Johnson argued that those who don’t believe God played a role in creating the universe are out to advance an atheist worldview. He said they reach biased conclusions by looking at data only through that prism. He offers them a criticism often pointed at Christians:”You want to believe what you want to believe instead of what the data shows you.” The best strategy for Christians is to raise questions about people’s beliefs and get a dialogue going _ not just say the Bible is the answer, Johnson said.

To emphasize the need to spread Christian messages to the larger society, Colson called upon Martha Williamson, executive producer of the hit CBS television show,”Touched By an Angel.”The series, in which an Irish-accented angel comes to the aid of souls in crisis, shot into the ratings top 10 last year when it moved to Sundays. The series’ success led to a Williamson-produced spin-off,”Promised Land,”which was canceled last spring.
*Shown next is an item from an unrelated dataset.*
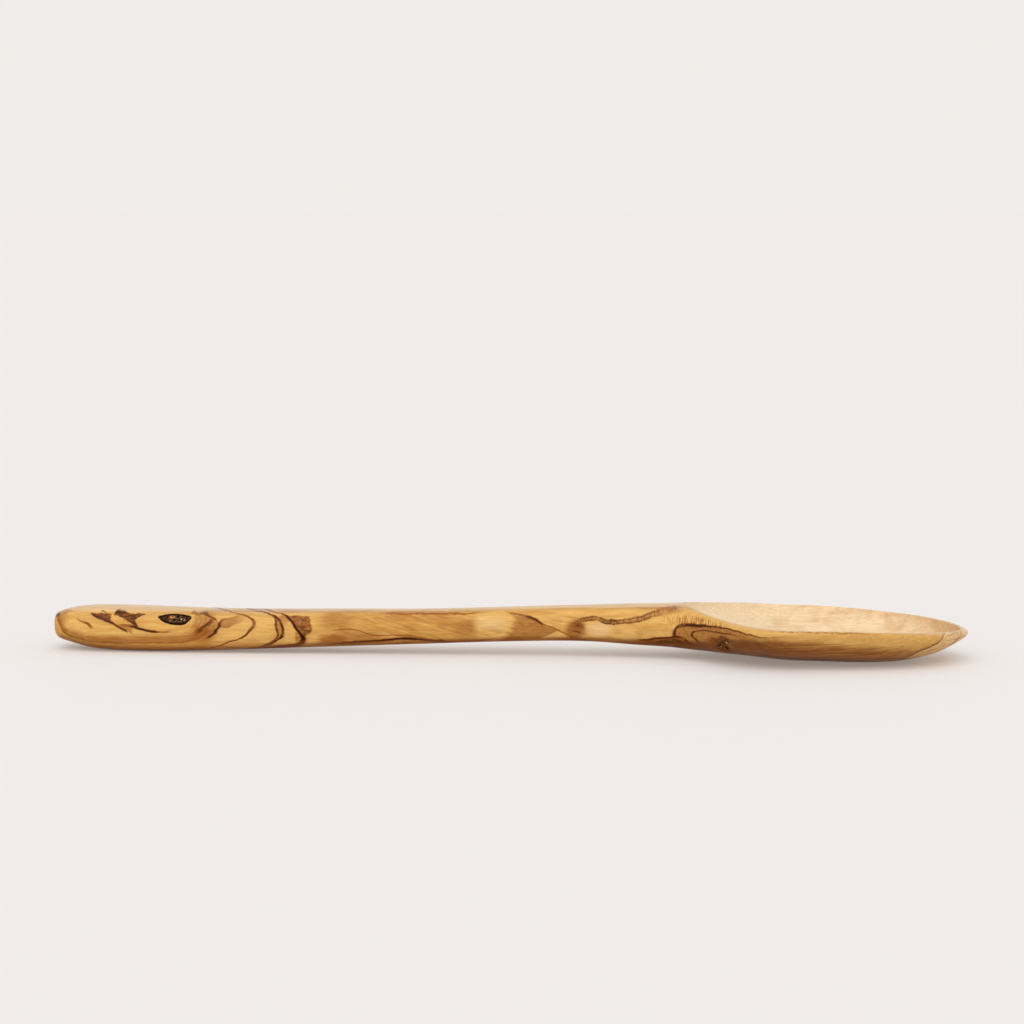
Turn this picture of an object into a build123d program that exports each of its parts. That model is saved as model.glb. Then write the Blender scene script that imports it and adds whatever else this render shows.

Williamson was cheered when she noted that ABC had decided to temporarily yank from its schedule”NYPD Blue,”the subject of conservative protests over its use of harsh language, violence, and nudity. She said she believes greater opportunities for shows such as hers will arise as advertisers seek women as a discrete demographic market.

To get her show on the air, Williamson said she had to agree never to mention Jesus in scripts. She doesn’t think she compromised her beliefs. The messages just are a bit subtler, she said.”If I walked into CBS and said, `We want to do a Christian show,’ do you think we would be here now?”she asked.